**Goal**. Write out every line of the material exactly as it appears.

**Data block**.

━━━━━━

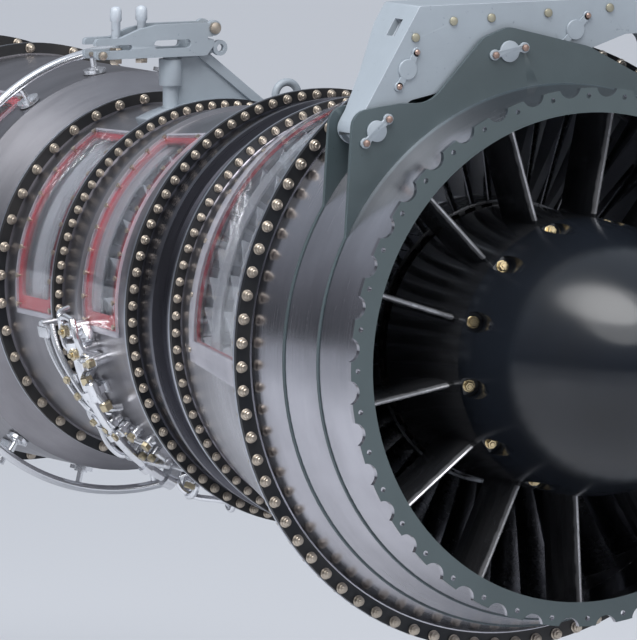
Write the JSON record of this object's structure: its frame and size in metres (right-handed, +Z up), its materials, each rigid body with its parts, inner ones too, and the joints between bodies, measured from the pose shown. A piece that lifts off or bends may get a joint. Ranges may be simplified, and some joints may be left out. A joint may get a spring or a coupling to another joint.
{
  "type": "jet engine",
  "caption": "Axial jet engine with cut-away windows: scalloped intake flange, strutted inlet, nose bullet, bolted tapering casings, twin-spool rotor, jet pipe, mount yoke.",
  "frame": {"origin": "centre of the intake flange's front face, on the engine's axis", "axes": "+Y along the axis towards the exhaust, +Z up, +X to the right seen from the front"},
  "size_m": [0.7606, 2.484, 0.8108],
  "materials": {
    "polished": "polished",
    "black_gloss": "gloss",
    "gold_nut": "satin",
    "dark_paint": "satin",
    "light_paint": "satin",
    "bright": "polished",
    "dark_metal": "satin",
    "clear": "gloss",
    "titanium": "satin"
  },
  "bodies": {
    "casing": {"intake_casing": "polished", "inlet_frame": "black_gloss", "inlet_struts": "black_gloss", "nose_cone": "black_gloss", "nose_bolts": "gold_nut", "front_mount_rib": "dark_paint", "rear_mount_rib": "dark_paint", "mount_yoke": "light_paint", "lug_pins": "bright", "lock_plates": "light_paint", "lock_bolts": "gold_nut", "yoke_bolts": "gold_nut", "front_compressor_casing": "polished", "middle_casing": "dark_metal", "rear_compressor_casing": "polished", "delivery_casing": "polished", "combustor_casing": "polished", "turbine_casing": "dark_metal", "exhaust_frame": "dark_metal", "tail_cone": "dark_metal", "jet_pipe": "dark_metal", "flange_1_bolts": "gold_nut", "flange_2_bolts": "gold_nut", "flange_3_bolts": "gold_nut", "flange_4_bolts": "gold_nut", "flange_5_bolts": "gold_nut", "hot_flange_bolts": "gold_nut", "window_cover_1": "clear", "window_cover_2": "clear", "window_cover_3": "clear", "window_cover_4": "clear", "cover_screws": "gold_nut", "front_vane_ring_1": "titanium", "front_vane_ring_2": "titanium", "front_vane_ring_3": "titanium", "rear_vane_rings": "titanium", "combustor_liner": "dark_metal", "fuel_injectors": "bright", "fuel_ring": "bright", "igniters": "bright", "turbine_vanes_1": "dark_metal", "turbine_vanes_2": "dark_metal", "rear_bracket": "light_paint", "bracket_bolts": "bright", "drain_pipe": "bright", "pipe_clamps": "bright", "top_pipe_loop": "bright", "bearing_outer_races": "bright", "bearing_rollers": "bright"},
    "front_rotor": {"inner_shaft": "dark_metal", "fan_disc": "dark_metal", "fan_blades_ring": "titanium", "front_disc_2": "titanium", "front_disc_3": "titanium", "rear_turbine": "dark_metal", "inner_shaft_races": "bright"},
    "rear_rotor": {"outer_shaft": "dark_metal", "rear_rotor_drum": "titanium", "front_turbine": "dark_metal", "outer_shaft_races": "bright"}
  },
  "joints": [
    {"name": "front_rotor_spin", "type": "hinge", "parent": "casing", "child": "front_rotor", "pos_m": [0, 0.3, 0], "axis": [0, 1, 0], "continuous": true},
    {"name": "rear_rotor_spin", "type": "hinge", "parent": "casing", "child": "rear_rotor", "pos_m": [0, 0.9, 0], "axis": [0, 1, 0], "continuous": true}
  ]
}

━━━━━━

**Task result**.
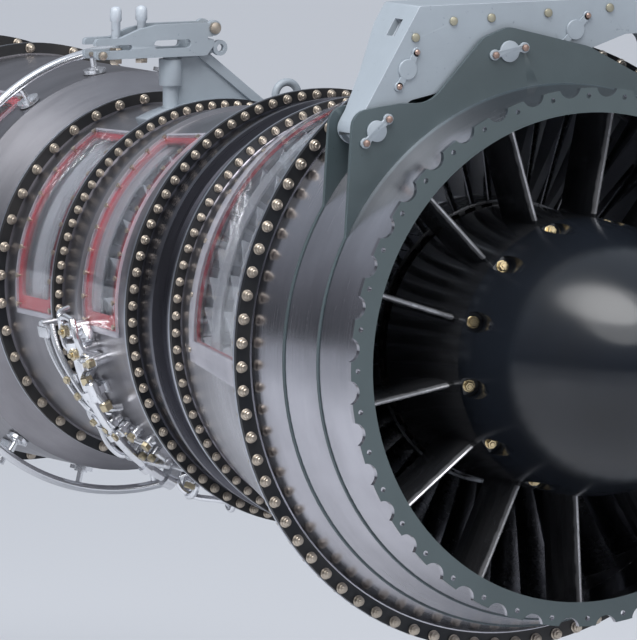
Write the JSON record of this object's structure: its frame and size in metres (right-handed, +Z up), its materials, each rigid body with its parts, inner ones too, and the joints between bodies, measured from the pose shown. A piece that lifts off or bends may get a joint. Ranges may be simplified, and some joints may be left out. A joint may get a spring or a coupling to another joint.
{
  "type": "jet engine",
  "caption": "Axial jet engine with cut-away windows: scalloped intake flange, strutted inlet, nose bullet, bolted tapering casings, twin-spool rotor, jet pipe, mount yoke.",
  "frame": {"origin": "centre of the intake flange's front face, on the engine's axis", "axes": "+Y along the axis towards the exhaust, +Z up, +X to the right seen from the front"},
  "size_m": [0.7606, 2.484, 0.8108],
  "materials": {
    "polished": "polished",
    "black_gloss": "gloss",
    "gold_nut": "satin",
    "dark_paint": "satin",
    "light_paint": "satin",
    "bright": "polished",
    "dark_metal": "satin",
    "clear": "gloss",
    "titanium": "satin"
  },
  "bodies": {
    "casing": {"intake_casing": "polished", "inlet_frame": "black_gloss", "inlet_struts": "black_gloss", "nose_cone": "black_gloss", "nose_bolts": "gold_nut", "front_mount_rib": "dark_paint", "rear_mount_rib": "dark_paint", "mount_yoke": "light_paint", "lug_pins": "bright", "lock_plates": "light_paint", "lock_bolts": "gold_nut", "yoke_bolts": "gold_nut", "front_compressor_casing": "polished", "middle_casing": "dark_metal", "rear_compressor_casing": "polished", "delivery_casing": "polished", "combustor_casing": "polished", "turbine_casing": "dark_metal", "exhaust_frame": "dark_metal", "tail_cone": "dark_metal", "jet_pipe": "dark_metal", "flange_1_bolts": "gold_nut", "flange_2_bolts": "gold_nut", "flange_3_bolts": "gold_nut", "flange_4_bolts": "gold_nut", "flange_5_bolts": "gold_nut", "hot_flange_bolts": "gold_nut", "window_cover_1": "clear", "window_cover_2": "clear", "window_cover_3": "clear", "window_cover_4": "clear", "cover_screws": "gold_nut", "front_vane_ring_1": "titanium", "front_vane_ring_2": "titanium", "front_vane_ring_3": "titanium", "rear_vane_rings": "titanium", "combustor_liner": "dark_metal", "fuel_injectors": "bright", "fuel_ring": "bright", "igniters": "bright", "turbine_vanes_1": "dark_metal", "turbine_vanes_2": "dark_metal", "rear_bracket": "light_paint", "bracket_bolts": "bright", "drain_pipe": "bright", "pipe_clamps": "bright", "top_pipe_loop": "bright", "bearing_outer_races": "bright", "bearing_rollers": "bright"},
    "front_rotor": {"inner_shaft": "dark_metal", "fan_disc": "dark_metal", "fan_blades_ring": "titanium", "front_disc_2": "titanium", "front_disc_3": "titanium", "rear_turbine": "dark_metal", "inner_shaft_races": "bright"},
    "rear_rotor": {"outer_shaft": "dark_metal", "rear_rotor_drum": "titanium", "front_turbine": "dark_metal", "outer_shaft_races": "bright"}
  },
  "joints": [
    {"name": "front_rotor_spin", "type": "hinge", "parent": "casing", "child": "front_rotor", "pos_m": [0, 0.3, 0], "axis": [0, 1, 0], "continuous": true},
    {"name": "rear_rotor_spin", "type": "hinge", "parent": "casing", "child": "rear_rotor", "pos_m": [0, 0.9, 0], "axis": [0, 1, 0], "continuous": true}
  ]
}